Every year, as the Atlantic hurricane season approaches many businesses have a nagging realization that they are at risk due to a catastrophic “Black Swan ” event. Black Swan events are a constant source of risk in states like Florida where many communities are subject to disruption due to coastal storms. This risk is particularly acute for businesses that depend on the storage of on-line data if there is a chance their critical data could become lost or corrupted. But the threat from Black Swan events isn’t limited to Florida, nor is it limited to large scale disruptive events like hurricanes. The black swan theory or theory of black swan events describes a disruptive event that comes as a surprise, has a major effect, and is often inappropriately rationalized after the fact with the benefit of hindsight. The term is based on an ancient saying which presumed black swans did not exist, but the saying was rewritten after black swans were discovered in the wild. Consider the following scenario…

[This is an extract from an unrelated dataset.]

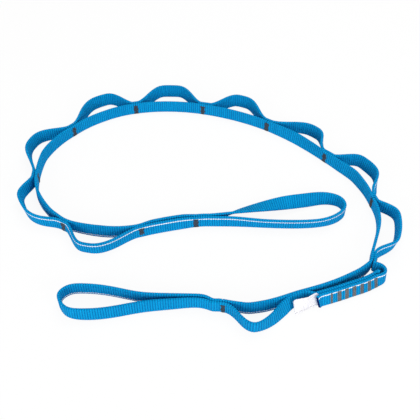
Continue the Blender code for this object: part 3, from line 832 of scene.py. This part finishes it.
grid, grid_u = label_sheet()
rows, columns = grid.shape[:2]
quads = sheet_faces(rows, columns)
grid_v = np.broadcast_to(np.linspace(0.0, LABEL_HEIGHT, columns), grid_u.shape)
label_uv = np.stack([grid_u, grid_v], axis=-1).reshape(-1, 2) * 1000
label = surface("sewn_label", grid, quads.tolist(), label_uv[quads].reshape(-1, 2))
cloth = label.modifiers.new("cloth thickness", "SOLIDIFY")
cloth.thickness, cloth.offset = LABEL_THICKNESS, 0.0
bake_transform(label)
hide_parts("label")
print("label:", rows, "by", columns, "points")

# %% [markdown]
# ## Finishes
#
# A shader is built from nodes, but its sums read best as Python. One small class wraps a socket,
# so an expression on it adds Math nodes, and one method makes any other node.


# %% Shader values
class Value:
    """A socket on which arithmetic adds Math nodes."""

    def __init__(self, nodes, socket):
        self.nodes, self.socket = nodes, socket

    def math(self, operation, *values):
        """A Math node on values that are sockets or numbers."""
        return self.nodes.node("ShaderNodeMath", {"operation": operation}, dict(enumerate(values)))

    def __add__(self, other):
        return self.math("ADD", self, other)

    def __mul__(self, other):
        return self.math("MULTIPLY", self, other)

    def __sub__(self, other):
        return self.math("SUBTRACT", self, other)

    def __rsub__(self, other):
        return self.math("SUBTRACT", other, self)

    def __truediv__(self, other):
        return self.math("DIVIDE", self, other)

    def __rtruediv__(self, other):
        return self.math("DIVIDE", other, self)

    __radd__, __rmul__ = __add__, __mul__

    def whole(self):
        """The whole number below the value."""
        return self.math("FLOOR", self)

    def larger(self, other):
        """The larger one of two values."""
        return self.math("MAXIMUM", self, other)

    def sine(self):
        """The sine of the value in radians."""
        return self.math("SINE", self)

    def wave(self):
        """A sine lifted to run from 0 to 1, with one wave for each unit."""
        return (self * (2 * np.pi)).sine() * 0.5 + 0.5

    def within(self, middle, half, soft):
        """1 where the value is within half of the middle, with soft edges."""
        away = self.math("ABSOLUTE", self - middle)
        settings = {"interpolation_type": "SMOOTHSTEP"}
        sockets = {"Value": away, "From Min": half + soft, "From Max": half - soft}
        return self.nodes.node("ShaderNodeMapRange", settings, sockets)


# %% Shader nodes
class Nodes:
    """A tree whose nodes all come from one method."""

    def __init__(self, tree):
        self.tree = tree

    def node(self, kind, settings=(), sockets=(), output=0):
        """Makes a node, sets it up, feeds its sockets and gives one of its outputs."""
        made = self.tree.nodes.new(kind)
        for name, setting in dict(settings).items():
            setattr(made, name, setting)
        for name, value in dict(sockets).items():
            self.feed(made.inputs[name], value)
        return Value(self, made.outputs[output])

    def feed(self, socket, value):
        """Links a value to a socket, or sets the socket to a number or colour."""
        if isinstance(value, Value):
            self.tree.links.new(value.socket, socket)
        else:
            socket.default_value = value

    def mix(self, share, first, second):
        """A colour between two others."""
        return self.node("ShaderNodeMix", {"data_type": "RGBA"},
                         {"Factor": share, 6: first, 7: second}, 2)

    def noise(self, where, scale, detail=2.0):
        """Cloudy noise around 0.5."""
        return self.node("ShaderNodeTexNoise", {},
                         {"Vector": where, "Scale": scale, "Detail": detail})

    def bump(self, strength, distance, height):
        """A normal that leans as a surface of this height would."""
        return self.node("ShaderNodeBump", {},
                         {"Strength": strength, "Distance": distance, "Height": height})

    def seen(self):
        """1 for a ray that shows a thing itself or its image in metal or glass, otherwise 0."""
        camera, glossy, through = (self.node("ShaderNodeLightPath", {}, {}, ray) for ray in
                                   ("Is Camera Ray", "Is Glossy Ray", "Is Transmission Ray"))
        return camera.larger(glossy).larger(through)


class Finish(Nodes):
    """A material with a Principled shader."""

    def __init__(self, name, **constants):
        self.material = bpy.data.materials.new(name)
        self.material.use_nodes = True
        super().__init__(self.material.node_tree)
        self.shader = self.tree.nodes["Principled BSDF"]
        self.put(**constants)

    def put(self, **sockets):
        """Feeds the shader's own sockets, with underscores for the spaces in their names."""
        for name, value in sockets.items():
            self.feed(self.shader.inputs[name.replace("_", " ")], value)


# %% [markdown]
# ## Webbing finish
#
# The blue yarns run along the strap and float over each rib. We raise each yarn by a sine across
# the strap, and shift it by half a yarn on every second rib as in a plain weave. Grooves hold
# less light, so they are painted a little darker too. The white tracer is two warp yarns that
# float over ribs and dive between them. A cut end is melted, so it is dark and smooth.

# %% Blue webbing with a white tracer, whose yarns and places are in millimetres
YARN_WIDTH, TRACER_AT, TRACER_HALF = 0.62, 3.75, 0.62
DEEP_BLUE, BRIGHT_BLUE = (0.0, 0.044, 0.24, 1.0), (0.0, 0.37, 0.735, 1.0)
MELTED_BLUE = (0.0, 0.012, 0.09, 1.0)
# The tracer's first white is painted shade for the grooves. The second is its full white on the crests.
TRACER_SHADED_WHITE, TRACER_CREST_WHITE = (0.55, 0.70, 0.80, 1.0), (0.95, 0.98, 1.0, 1.0)

webbing = Finish("blue_webbing", Roughness=0.75, Specular_IOR_Level=0.06, Sheen_Weight=0.08,
                 Sheen_Roughness=0.4, Sheen_Tint=(0.05, 0.45, 0.9, 1.0))
uv = webbing.node("ShaderNodeUVMap", {"uv_map": "weave"})
ribs = webbing.node("ShaderNodeSeparateXYZ", {}, {0: uv}, "X")
girth = webbing.node("ShaderNodeSeparateXYZ", {}, {0: uv}, "Y")
spot = webbing.node("ShaderNodeTexCoord", {}, {}, "Object")
rib = ribs.whole()
rib_share = ribs - rib
rib_height = (rib_share * np.pi).sine()
yarn = (girth / YARN_WIDTH + rib * 0.5).wave()
large, fine = webbing.noise(spot, 22.0), webbing.noise(spot, 900.0, 3.0)
one_rib = webbing.node("ShaderNodeTexWhiteNoise", {"noise_dimensions": "1D"}, {"W": rib})
shade = rib_height * 0.50 + yarn * 0.14 + fine * 0.22 + large * 0.15 + one_rib * 0.08
blue = webbing.mix(shade, DEEP_BLUE, BRIGHT_BLUE)
tracer = girth.within(TRACER_AT, TRACER_HALF, 0.10) * rib_share.within(0.5, 0.47, 0.06)
# Painted shade: the tracer runs from a shaded, bluer white in the grooves to full white on the crests.
tracer_colour = webbing.mix(rib_height, TRACER_SHADED_WHITE, TRACER_CREST_WHITE)
cut = ribs.within(-1.0, 0.5, 0.1)
webbing.put(Base_Color=webbing.mix(cut, webbing.mix(tracer, blue, tracer_colour), MELTED_BLUE),
            Normal=webbing.bump(0.55, 0.00012, yarn * 0.8 + fine * 0.5))
print("webbing finish:", len(webbing.tree.nodes), "nodes")

# %% [markdown]
# ## Thread and label finishes
#
# The thread is slate grey polyester: satin, with a twist that shows as fine slanting light and
# dark. The splice's thread is lighter and less blue than the chain's. The label is a smooth white
# ribbon, woven so finely that only a soft grid shows, with a hem and one line of stitches.


# %% Slate thread
def thread_finish(name, dark, light):
    """Satin thread between two greys, from twist-sized noise and wider patches."""
    thread = Finish(name, Roughness=0.5, Specular_IOR_Level=0.3)
    where = thread.node("ShaderNodeTexCoord", {}, {}, "Object")
    twisted, patch = thread.noise(where, 1500.0), thread.noise(where, 180.0)
    thread.put(Base_Color=thread.mix(twisted * 0.6 + patch * 0.4, (*dark, 1.0), (*light, 1.0)),
               Normal=thread.bump(0.5, 0.00006, twisted))
    return thread


chain_thread = thread_finish("slate_thread", (0.003, 0.008, 0.016), (0.06, 0.08, 0.12))
splice_thread = thread_finish("grey_thread", (0.025, 0.027, 0.033), (0.22, 0.22, 0.235))

# %% White label ribbon, with places in millimetres
PICKS_PER_MM, HEM_HEIGHTS, STITCH_LINE, STITCH_STEP = 3.2, (14.2, 0.8), 1.9, 1.5
SHADED_WHITE, LIT_WHITE = (0.76, 0.75, 0.79, 1.0), (0.86, 0.85, 0.88, 1.0)
HEM_GREY, STITCH_GREY = (0.62, 0.62, 0.66, 1.0), (0.10, 0.10, 0.12, 1.0)

ribbon = Finish("label_ribbon", Roughness=0.5, Sheen_Weight=0.1)
label_map = ribbon.node("ShaderNodeUVMap", {"uv_map": "weave"})
lengthways = ribbon.node("ShaderNodeSeparateXYZ", {}, {0: label_map}, "X")
upwards = ribbon.node("ShaderNodeSeparateXYZ", {}, {0: label_map}, "Y")
weave = (lengthways * PICKS_PER_MM).wave() * 0.5 + (upwards * PICKS_PER_MM).wave() * 0.5
hem = upwards.within(HEM_HEIGHTS[0], 0.12, 0.06) + upwards.within(HEM_HEIGHTS[1], 0.12, 0.06)
patches = ribbon.noise(label_map, 0.25)
face_white = ribbon.mix(weave * 0.4 + patches * 0.6, SHADED_WHITE, LIT_WHITE)
dashes = (lengthways / STITCH_STEP + 0.25).wave().within(1.0, 0.55, 0.15)
stitched = upwards.within(STITCH_LINE, 0.28, 0.1) * dashes
hemmed = ribbon.mix(hem * 0.25, face_white, HEM_GREY)
ribbon.put(Base_Color=ribbon.mix(stitched * 0.8, hemmed, STITCH_GREY),
           Normal=ribbon.bump(0.3, 0.00005, weave - hem))
print("label finish:", len(ribbon.tree.nodes), "nodes")

# %% Put the finishes on
bands = [spine_left, spine_top, spine_right, spine_tail, pockets_left, pockets_top, pockets_right,
         pocket_fold, last_pocket, upper_loop, lower_loop]
finishes = ((bands, webbing), (tacks[:LAST], chain_thread), (tacks[LAST:], splice_thread),
            ([label], ribbon))
for pieces, finish in finishes:
    for piece in pieces:
        piece.data.materials.append(finish.material)
slots = {"webbing": webbing, "thread": chain_thread, "label": ribbon}
for node, solid_piece in frame["nodes"].items():
    name = "thread" if "tack" in node else "label" if node == "label" else "webbing"
    solid_piece.data.materials.clear()
    solid_piece.data.materials.append(slots[name].material)
print("finished", len(bands) + len(tacks) + 1, "pieces")

# %% [markdown]
# ## Studio
#
# The picture is bright and nearly shadowless: a white table, a low soft lamp on each side in
# front, a wider one above and white all round. Most of the floor is a glow that only camera,
# glossy and transmission rays see, so it reads as white while the faint contact shadow stays.

# %% Floor
FLOOR_SIZE, FLOOR_Z, FLOOR_GLOW = 6.0, -0.0004, 0.92
WHITE = (1.0, 1.0, 1.0, 1.0)

floor_mesh = bpy.data.meshes.new("floor")
edge = FLOOR_SIZE / 2
floor_mesh.from_pydata([(-edge, -edge, FLOOR_Z), (edge, -edge, FLOOR_Z), (edge, edge, FLOOR_Z),
                        (-edge, edge, FLOOR_Z)], [], [(0, 1, 2, 3)])
floor = bpy.data.objects.new("floor", floor_mesh)
bpy.context.scene.collection.objects.link(floor)

table_top = Finish("white_table", Roughness=0.8, Base_Color=(0.9, 0.9, 0.9, 1.0))
glow = table_top.node("ShaderNodeEmission", {}, {"Color": WHITE, "Strength": 1.0})
matt = Value(table_top, table_top.shader.outputs[0])
share = table_top.seen() * FLOOR_GLOW
lit = table_top.node("ShaderNodeMixShader", {}, {0: share, 1: matt, 2: glow})
table_top.feed(table_top.tree.nodes["Material Output"].inputs["Surface"], lit)
floor.data.materials.append(table_top.material)
print("floor", FLOOR_SIZE, "m wide")

# %% World: dim as a light on the object, and plain white where it is seen
WORLD_LIGHT = 0.35

world = bpy.data.worlds.new("white_room")
world.use_nodes = True
bpy.context.scene.world = world
room = Nodes(world.node_tree)
sky = room.tree.nodes["Background"].inputs
strength = room.node("ShaderNodeMapRange", {},
                     {"Value": room.seen(), "To Min": WORLD_LIGHT, "To Max": 1.0})
room.feed(sky["Color"], WHITE)
room.feed(sky["Strength"], strength)


# %% Lamps
def soft_light(name, place, size, power):
    """A square lamp turned so that it faces the middle of the floor."""
    lamp = bpy.data.lights.new(name, "AREA")
    lamp.shape, lamp.size, lamp.energy = "SQUARE", size, power
    holder = bpy.data.objects.new(name, lamp)
    holder.location = place
    holder.rotation_euler = (-Vector(place)).to_track_quat("-Z", "Y").to_euler()
    bpy.context.scene.collection.objects.link(holder)
    print(f"{name}: {size} m wide, {power} W")


soft_light("left_softbox", (-0.95, -1.1, 0.60), 0.7, 10.8)
soft_light("right_softbox", (0.95, -1.15, 0.62), 0.7, 10.4)
soft_light("top_softbox", (0.3, 0.5, 1.4), 1.0, 12.2)

# %% Camera
ELEVATION, LENS, SENSOR_WIDTH, DISTANCE = 50.5, 60.51, 36.0, 0.795
TARGET_FROM_FIRST_TACK = (0.016, 0.020)

target = np.array([*(beside(0.0) + TARGET_FROM_FIRST_TACK), 0.0])
tilt = np.radians(ELEVATION)
camera_data = bpy.data.cameras.new("camera")
camera_data.lens, camera_data.sensor_width = LENS, SENSOR_WIDTH
camera = bpy.data.objects.new("camera", camera_data)
camera.location = target + DISTANCE * np.array([0.0, -np.cos(tilt), np.sin(tilt)])
camera.rotation_euler = (np.pi / 2 - tilt, 0.0, 0.0)
bpy.context.scene.collection.objects.link(camera)
bpy.context.scene.camera = camera
bpy.context.scene.view_settings.view_transform = "Standard"
print("camera at", [round(value, 3) for value in camera.location])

“We tend to think of disasters in terms of the attacks on the World Trade Center, Hurricane Katrina, or other mega events. Sometimes, however, less notable events occur that can have a catastrophic effect on a business. In February 1981, an electrical fire in the basement of the State Office Building in Binghamton, New York, spread throughout the basement of the building setting fire to a transformer containing over a thousand gallons of toxin-laden oil. Originally thought to be PCBs, the toxins were soon determined to contain dioxin and dibenzofuran, two of the most dangerous chemicals ever created. The fire was smoky and quickly filled the 18-story building with smoke. As the transformer burned, the soot entered the buildings ventilation shafts and quickly spread toxic soot throughout the building. The building was so badly contaminated that it took 13 years and over $47 million to clean before the building could be reentered or used. Because of the nature of the fire, the building and its contents, including all paper records, computers, and personal effects of the people who worked there, were not recoverable. This type of event would be irrecoverable for many businesses. ” – Operations Due Diligence, Published by McGraw Hill
What affect would a catastrophic hurricane that affected an entire region or a localized disruptive event like a fire have on the operation of your business? Could you survive that kind of interruption or loss? As the dependence on on-line data has grown in virtually every type of business, so has the risk that loss of their data could disrupt the operation of the business and even result in its complete failure. In response to these threats, there has been an evolution in the approaches used to mitigate these risks as the volume of on-line data has continued to grow. Originally, the concept of Disaster Recovery (DR) emerged as a mitigation strategy that focused on the recovery of critical data after a disruptive event by giving the business the ability to restore disrupted IT operations.
Disaster Recovery (DR) involves a set of policies and procedures that enable the restoration of critical business data and allows the IT infrastructure to be restored to a prior state. DR was originally seen as the domain of the IT department who were given responsibility for mitigating the risk. To minimize the risk, system backups were scheduled frequently and aggressive DR plans that included server cold start procedures and data backups were implemented.
The goal was to restore the infrastructure to the last point where the data had been backed up (at the time, typically on tape). The acceptable DR practices at the time allowed the IT system to be rebooted when the facility power was finally restored… Unless it was in a flood zone or the off-site backup storage facility had also been impacted. In either case, the operation of the facility could potentially be disrupted for some period of time and the data restoration was also potentially at risk depending on where backups were stored.